Frauen waren immer sein Schicksal

Irgendwas läuft ständig falsch mit Edmund Stoiber und den modernen Frauen. Die Geschichte einer Heimsuchung

Stoibers Werdegang ist auch die Geschichte des Aufstiegs eines modernen Frauenbilds

BERLIN taz ■ Es ist ein Kreuz. Da hat Edmund Stoiber eine solch eine liebe Ehefrau und so wohlgeratene Töchter. Hinter ihm stand einst die Frauenunion und skandierte „Frauenstimmen zählen, wir werden Stoiber wählen“. 2002 war das, als Stoiber Kanzler werden sollte. Aber irgendetwas läuft dann doch immer falsch mit Stoiber und den Frauen. Zum Beispiel bei der Wahl 2002. Stoiber lockte mit einem Familiengeld von 600 Euro, er wollte die Wählerinnen, die Schröder der Union abgeluchst hatte, wieder zurückgewinnen.

Allein, die Wählerinnen wollten nicht. 41 Prozent von ihnen blieben bei der SPD, nur 36 Prozent fanden Gefallen an Stoibers Herdprämie. Diese Zahlen sind ein Indiz dafür, dass das Bild der berufstätigen, emanzipierten Frau etwa um die Jahrtausendwende in Deutschland mehrheitsfähig geworden ist. Ab jetzt ist klar: Die CDU muss ihr Frauen- und Familienbild modernisieren, sonst gewinnt sie bei der Damenwelt keinen Blumentopf mehr.

Edmund Stoiber tut sich mehr als schwer damit. In der Union bestimmt nun nicht mehr Exfamilienministerin Claudia Nolte, wie eine Frau sein soll. Sondern da ist Angela Merkel, ein Wesen von einem anderen Stern. Kinderlos, preußisch, nüchtern – und durchsetzungsfähig. So eine Frau hat es in der Union noch nicht gegeben. Mit ihr ist die Frau, die was will, nicht nur im Land, sondern auch im Kosmos der Union akzeptiert. Ab jetzt sieht Stoiber rot. Merkel habe keine Richtlinienkompetenz, versucht er sie noch zu bändigen, der Superminister und heimliche Kanzler in spe. Als auch diese Rechnung nicht aufgeht, flieht er zurück nach Bayern. Und dort ist das paranoide Panorama nun perfekt geworden: Jetzt ist da in seiner CSU eine Frau aufgestanden und wollte ihn einfach weghaben. Das ist das Ende.

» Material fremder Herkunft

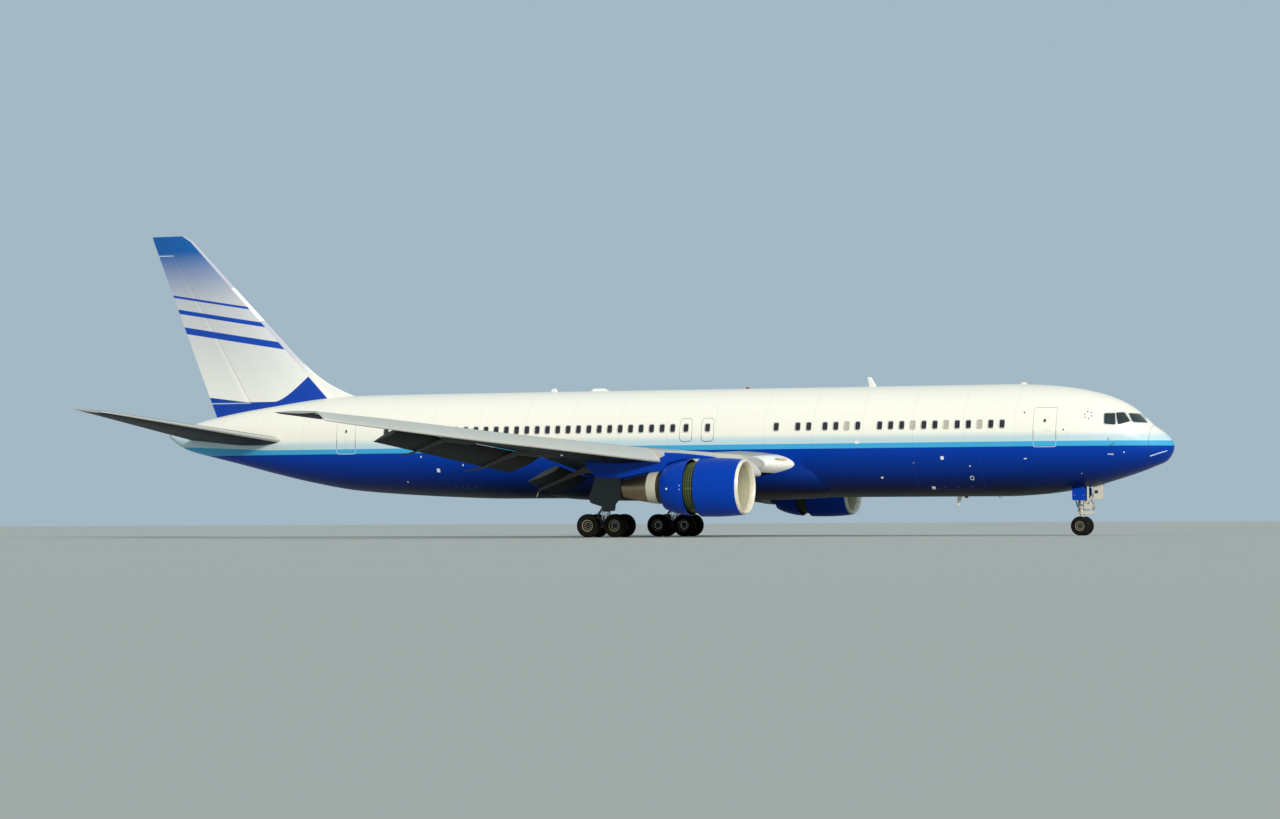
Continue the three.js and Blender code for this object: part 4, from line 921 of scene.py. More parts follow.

Stoibers Werdegang ist auch die Geschichte des Aufstiegs des modernen Frauenbilds in Deutschland. Erst waren sie nur schemenhaft, als Wählerinnen, sichtbar. Dann tauchten sie in der CDU auf. Und nun auch im letzten Rückzugsort des Unions-Patriarchats, der CSU. Nun bleibt nur noch ein einziger Platz, an dem Stoiber sein Ideal pflegen kann: daheim, bei Karin. Mit Edmund Stoiber geht auch ein Frauenbild in Rente.